Além do uso desse equipamento, a própria figura do Batman é um panoptico que está constantemente vigilante em Gotham, à espera do momento exato de agir, seja por intenção própria, ou pelo chamado do Comissário Gordon utilizando-se do refletor localizado no topo do prédio, que, quando ligado, projeta o símbolo do morcego no céu da cidade. Assim, os criminosos têm a consciência de que estão sendo vigiados e o medo da punição, conforme destacado em uma das cena do filme, retratando a reunião da máfia realizada durante o dia, visto que a possibilidade do Batman aparecer seria menor. 
Por fim, o último estágio é a punição, aplicada de várias maneiras, dependendo do ponto de vista do filme. Por exemplo, se for do Batman, em teoria o herói, a punição é feita com a prisão, como aconteceu com o Coringa que foi deixado preso para a equipe da S.W.A.T. Já no caso da punição executada pelo vilão, como o Coringa, a morte ou a tortura são os meios utilizados. 
Esses são pequenos devaneios de uma acadêmica nerd. De qualquer forma, essa análise procura abstrair a visão séria de Foucault (Why so serious?) ao colocar um objeto, digamos fora do comum, para dialogar com as ideias o autor, demonstrando também a sua atemporalidade.

Referência

FOUCAULT, Michel. Vigiar e Punir: nascimento da prisão. 42. ed. Petrópolis: Editora Vozes, 2014.

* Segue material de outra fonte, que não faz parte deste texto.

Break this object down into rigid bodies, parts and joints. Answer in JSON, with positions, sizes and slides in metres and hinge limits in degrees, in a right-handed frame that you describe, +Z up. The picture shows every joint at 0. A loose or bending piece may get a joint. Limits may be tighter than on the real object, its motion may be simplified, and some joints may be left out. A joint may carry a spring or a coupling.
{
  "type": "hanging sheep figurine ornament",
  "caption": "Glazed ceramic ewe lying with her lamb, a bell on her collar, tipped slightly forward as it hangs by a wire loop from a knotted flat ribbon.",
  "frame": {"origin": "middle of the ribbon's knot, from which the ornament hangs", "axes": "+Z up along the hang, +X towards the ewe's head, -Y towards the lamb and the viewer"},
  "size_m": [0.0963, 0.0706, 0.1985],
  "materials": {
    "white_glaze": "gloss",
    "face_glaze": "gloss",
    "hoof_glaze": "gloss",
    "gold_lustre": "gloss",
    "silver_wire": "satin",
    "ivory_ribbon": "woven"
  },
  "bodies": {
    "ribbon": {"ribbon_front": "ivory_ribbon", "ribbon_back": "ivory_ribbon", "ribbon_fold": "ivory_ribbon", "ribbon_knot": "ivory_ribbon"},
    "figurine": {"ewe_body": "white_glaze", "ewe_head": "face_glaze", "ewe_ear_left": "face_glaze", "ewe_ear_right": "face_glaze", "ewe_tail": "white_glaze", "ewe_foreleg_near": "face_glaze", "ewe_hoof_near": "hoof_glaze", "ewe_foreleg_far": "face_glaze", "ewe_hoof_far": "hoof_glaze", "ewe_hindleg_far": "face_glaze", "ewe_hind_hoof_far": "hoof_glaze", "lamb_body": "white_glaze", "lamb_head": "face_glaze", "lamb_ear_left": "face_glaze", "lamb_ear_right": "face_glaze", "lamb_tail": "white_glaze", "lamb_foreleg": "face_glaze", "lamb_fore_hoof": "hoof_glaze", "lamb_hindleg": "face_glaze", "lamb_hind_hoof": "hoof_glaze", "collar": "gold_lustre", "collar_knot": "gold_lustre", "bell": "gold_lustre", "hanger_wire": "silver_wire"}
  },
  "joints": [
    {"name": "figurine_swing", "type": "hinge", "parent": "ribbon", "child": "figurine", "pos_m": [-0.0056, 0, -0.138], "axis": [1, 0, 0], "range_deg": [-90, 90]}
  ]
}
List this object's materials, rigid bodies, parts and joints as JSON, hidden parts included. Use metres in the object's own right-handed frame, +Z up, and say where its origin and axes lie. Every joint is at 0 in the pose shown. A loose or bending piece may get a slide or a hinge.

FILME. BATMAN o cavaleiro das trevas. Direção Christopher Nolan, 152 min. 2008.

Diálogos Internacionais

Divulgação científica de Relações Internacionais, Defesa e Economia Política Internacional ISSN 2596 2353

Um comentário em “Batman e Foucault

  1. Excelente Jéssika!! Tava doido atrás de algum texto que problematizasse as relações de poder nos quadrinhos do Batman. Vou levar essa discussão para o planejamento de aula de literatura de língua inglesa da Educação Básica. Outras questões importantes a se pensar em Batman são as relações de gênero e sexualidade, muitas vezes interditadas (para utilizar Foucault), ou até mesmo pensar no perfil dos "vilões"do Batman. Gratidão!!